Amazon has expanded its line of dash buttons. Cool, but what are dash buttons again? Glad you asked: they’re those Wi-Fi connected, push-button devices that allow you to buy products with the push of a button—literally (think the Easy Button, but for actually buying stuff). These handheld devices have been used in the past year mostly for household products (toilet paper, detergent—you know, the necessities), but Amazon is expanding its offering to some popular food and drink items, such as Red Bull and Kraft Mac n’ Cheese. Perfect for sleepy cheese lovers, and also perfect for Amazon, which is doing everything it can to make buying from Amazon so easy a caveman can do it.






Initial Public Offerings—without them, how would you get a chance to invest in new, developing companies? Unfortunately, IPOs this year have been seeing a bit of a slowdown, and the second quarter might not be that much better. Here’s the scoop:

  • Even though U.S. stocks have gained an impressive 13% in the past seven weeks, the same growth is not true of IPOs.
  • In fact, only nine IPOs this quarter have pulled in a combined $1.2 billion—sound like a lot? Well it’s not. Dare we remind you of the first quarter of 2009, when two IPOs pulled in $830 billion by themselves?
  • So what does this mean? Well, it could be a sign that in these current times, investors still aren’t that big on risk. Confronted with the choice to either stick with the status quo or subject itself to market volatility, pesky shareholders and the hassle of reporting earnings and financials, many companies are deciding to go it alone.

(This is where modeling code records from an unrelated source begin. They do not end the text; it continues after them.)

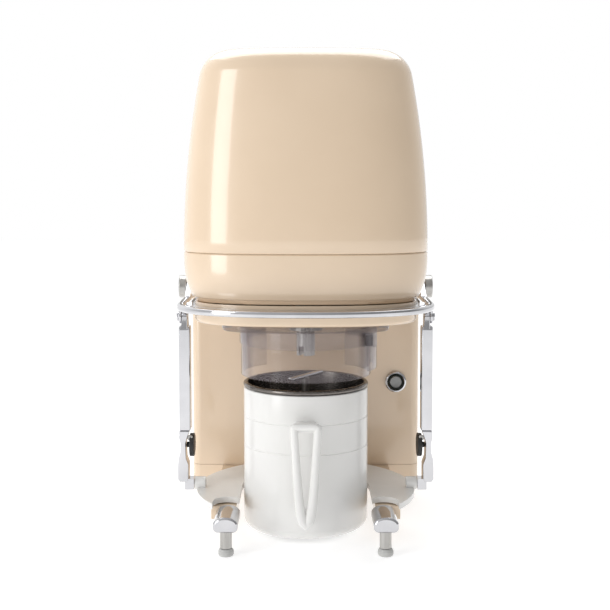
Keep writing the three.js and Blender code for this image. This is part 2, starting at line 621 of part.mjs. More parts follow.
add('shaft_seal', shaftSeal(), black);
add('drive_shaft', driveShaft(), steel);
add('drive_dog', driveDog(), steel);
add('drive_gear', driveGear(), brass);
add('chassis_plate', chassisPlate(), steel);
add('motor_can', motorCan(), darkSteel);
add('motor_pinion', motorPinion(), steel);
add('cooling_fan', coolingFan(), black);
add('control_board', controlBoard(), board);
add('button_bezel', buttonBezel(), chrome);
add('button_ring', buttonRing(), black);
add('button_cap', buttonCap(), steel);
add('power_inlet', powerInlet(), black);
add('rocker_key', rockerKey(), black);

export default assembly;
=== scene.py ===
"""Countertop ice cream maker: the looks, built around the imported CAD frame.

Metres, +Z up, -Y is the front. Outlines seen from above are drawn from the mug's axis, then moved to it.
"""
import json
import math

import bmesh
import bpy
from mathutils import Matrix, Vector


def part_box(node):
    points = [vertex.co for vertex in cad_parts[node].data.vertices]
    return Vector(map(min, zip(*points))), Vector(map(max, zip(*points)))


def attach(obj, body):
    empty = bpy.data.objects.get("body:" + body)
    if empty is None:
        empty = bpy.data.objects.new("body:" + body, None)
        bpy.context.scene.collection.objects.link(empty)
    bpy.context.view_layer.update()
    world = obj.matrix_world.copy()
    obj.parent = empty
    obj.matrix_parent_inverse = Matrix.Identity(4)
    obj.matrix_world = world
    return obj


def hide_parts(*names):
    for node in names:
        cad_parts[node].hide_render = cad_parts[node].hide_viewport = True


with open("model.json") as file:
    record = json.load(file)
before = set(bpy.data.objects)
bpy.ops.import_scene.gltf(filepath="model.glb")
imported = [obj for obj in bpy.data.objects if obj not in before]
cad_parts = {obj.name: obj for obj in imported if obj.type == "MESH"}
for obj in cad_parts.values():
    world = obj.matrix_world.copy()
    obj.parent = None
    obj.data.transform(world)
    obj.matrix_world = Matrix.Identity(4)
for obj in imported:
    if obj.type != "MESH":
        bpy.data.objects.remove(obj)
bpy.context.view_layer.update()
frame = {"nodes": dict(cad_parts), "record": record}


# ---- Driving dimensions, read from the frame ----
def size_of(node):
    low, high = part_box(node)
    return high - low


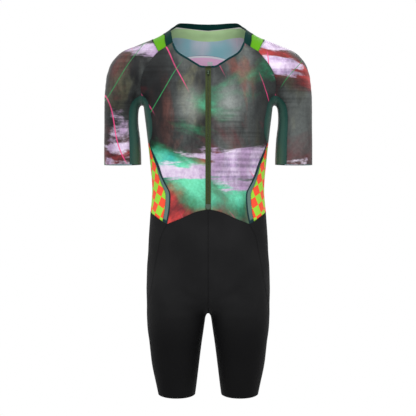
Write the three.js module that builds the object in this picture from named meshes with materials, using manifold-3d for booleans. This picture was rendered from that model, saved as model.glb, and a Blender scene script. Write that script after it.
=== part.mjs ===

You have two ropes. Each takes exactly 60 minutes to burn. They are made of different material so even though they take the same amount of time to burn, they burn at separate rates. In addition, each rope burns inconsistently. How do you measure out exactly 45 minutes? (Answer)



Contingent Convertibles — CoCos refer to a type of security similar to traditional convertible bonds in that there is a strike price—the cost of the stock when the bond converts into stock. However, what’s different here is the presence of an add price that’s even higher than the strike price, which the company’s stock price must reach before an investor has the right to make that conversion (known as the “upside contingency”).



2016 will be the first year ever that global smartphone sales growth will fall below 10%. But don’t worry smartphone producers, there remains a great market that as of yet has gone largely untapped: India.